Not Pakistan, though. Even when President Pervez Musharraf's government allied itself with the United States in the confrontation over bin Laden, it maintained relations with the Taliban, saying it was crucial to keep the lines of communication open.

The end came with little fanfare. Foreign Ministry spokesman Aziz Ahmed Khan told reporters Thursday the decision to shut down the embassy had been made a day earlier and ``communicated officially to the Afghans this morning.''

For the United States, it didn't come a moment too soon.

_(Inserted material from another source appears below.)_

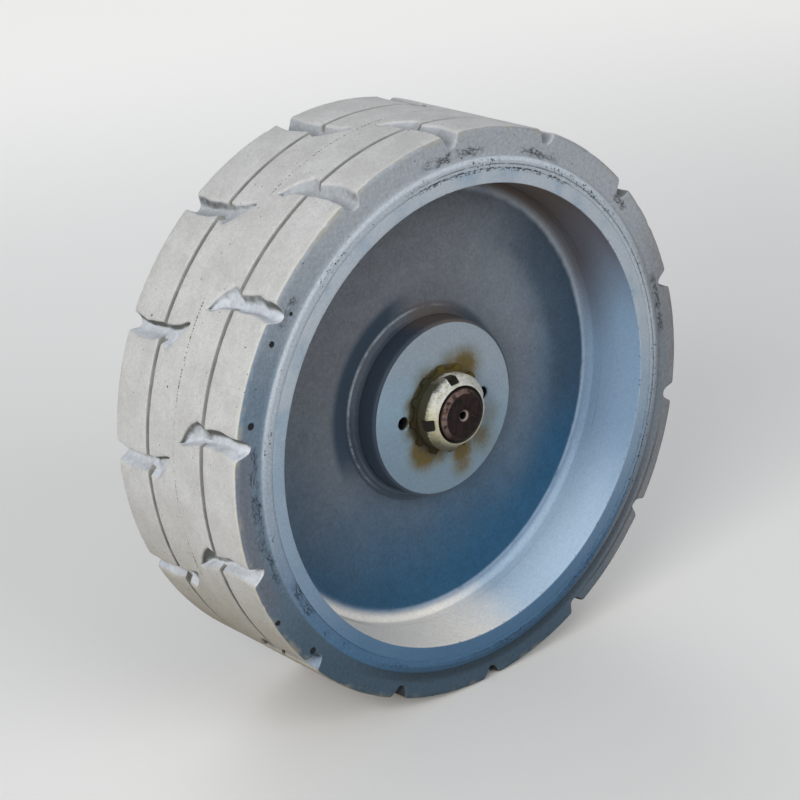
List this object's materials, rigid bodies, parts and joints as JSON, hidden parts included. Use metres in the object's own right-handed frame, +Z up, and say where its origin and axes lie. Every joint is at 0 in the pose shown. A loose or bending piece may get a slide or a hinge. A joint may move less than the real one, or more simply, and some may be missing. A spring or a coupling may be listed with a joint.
{
  "type": "scissor lift wheel",
  "caption": "Solid non-marking wheel of a scissor lift on its tapered axle shaft, held by a slotted nut, with the flanged hub and brake unit that carries it.",
  "frame": {"origin": "centre of the hub flange's mounting face, on the axle's axis", "axes": "+Y runs inboard along the axle, out of the mounting face; +Z is up; the wheel's dished outer side looks to -Y"},
  "size_m": [0.381, 0.2442, 0.381],
  "materials": {
    "tyre_rubber": "grey non-marking rubber, dusty and worn",
    "wheel_paint": "grey-blue satin paint with dust and grease",
    "shaft_steel": "bare steel, browned by rust",
    "nut_plating": "cream zinc plating with old grease",
    "cast_housing": "black painted casting",
    "seal_rubber": "black rubber",
    "bolt_steel": "zinc plated steel"
  },
  "bodies": {
    "hub_unit": {"hub_housing": "cast_housing", "shaft_seal": "seal_rubber", "brake_housing": "cast_housing", "brake_cover": "cast_housing", "cover_bolts": "bolt_steel", "release_fitting": "bolt_steel", "bleed_screw": "bolt_steel"},
    "wheel": {"tyre": "tyre_rubber", "rim_band": "wheel_paint", "wheel_disc": "wheel_paint", "hub_boss": "wheel_paint", "boss_weld": "wheel_paint", "axle_shaft": "shaft_steel", "shaft_key": "shaft_steel", "tab_washer": "nut_plating", "slotted_nut": "nut_plating"}
  },
  "joints": [
    {"name": "wheel_spin", "type": "hinge", "parent": "hub_unit", "child": "wheel", "pos_m": [0, -0.0785, 0], "axis": [0, 1, 0], "continuous": true}
  ]
}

``We are delighted to know that Pakistan is severing diplomatic relations with the Taliban,'' a spokesman for the U.S.-led coalition, Kenton Keith, said in Islamabad.

Even before the announcement, Afghan staffers began packing to go. The deputy ambassador, Sohail Shaheen, and other staff came in for work early in the morning, but left soon afterward.

``We have stopped issuing visas and ended all our operations,'' said embassy official Mufti Yousuf.

The main gate of the embassy — a low-slung building tucked away on a quiet, shrubbery-shaded street — was shut, but the Taliban's white flag, inscribed with a Quranic verse, still fluttered from the flagpole. After dark, two Taliban officials came and took it down.

In the early weeks of the American-led campaign in Afghanistan, the embassy was the scene of near-daily news conferences conducted in its front yard by the Taliban ambassador, Abdul Salam Zaeef.

His bespectacled visage became a fixture on TV screens around the world — and his claims of skyrocketing civilian casualties caused consternation in the U.S.-led coalition.

Because of the time difference between Pakistan and the United States, Pentagon rebuttals of whatever Zaeef had to say — inevitably carried on live television — usually came only hours later.

The news conferences stopped two weeks ago, after Pakistan asked the Taliban to stop using the embassy to spread propaganda.

Earlier this week, Pakistan ordered the closure of Taliban consulates in Peshawar and Quetta. It shut the consulate in Karachi this month because of its alleged involvement in sometimes violent anti-U.S. and anti-government demonstrations.

The severing of ties marked the Taliban's final abandonment by what had once been a powerful patron. Pakistan was instrumental in the rise of the Taliban in the early 1990s, helping fund and organize the militia.

The groundwork for links between the Taliban and bin Laden's al-Qaida network was laid even earlier.

When Afghan insurgents fought the Soviet army in the 1980s, Pakistan's secret service, the ISI, set up training camps for the rebels inside Afghanistan, some of which were later taken over by al-Qaida.

The ISI also recruited thousands of the Arab fighters who battled the Soviets alongside the Afghans. Some of those foreign warriors are believed to form the hard core of bin Laden's network.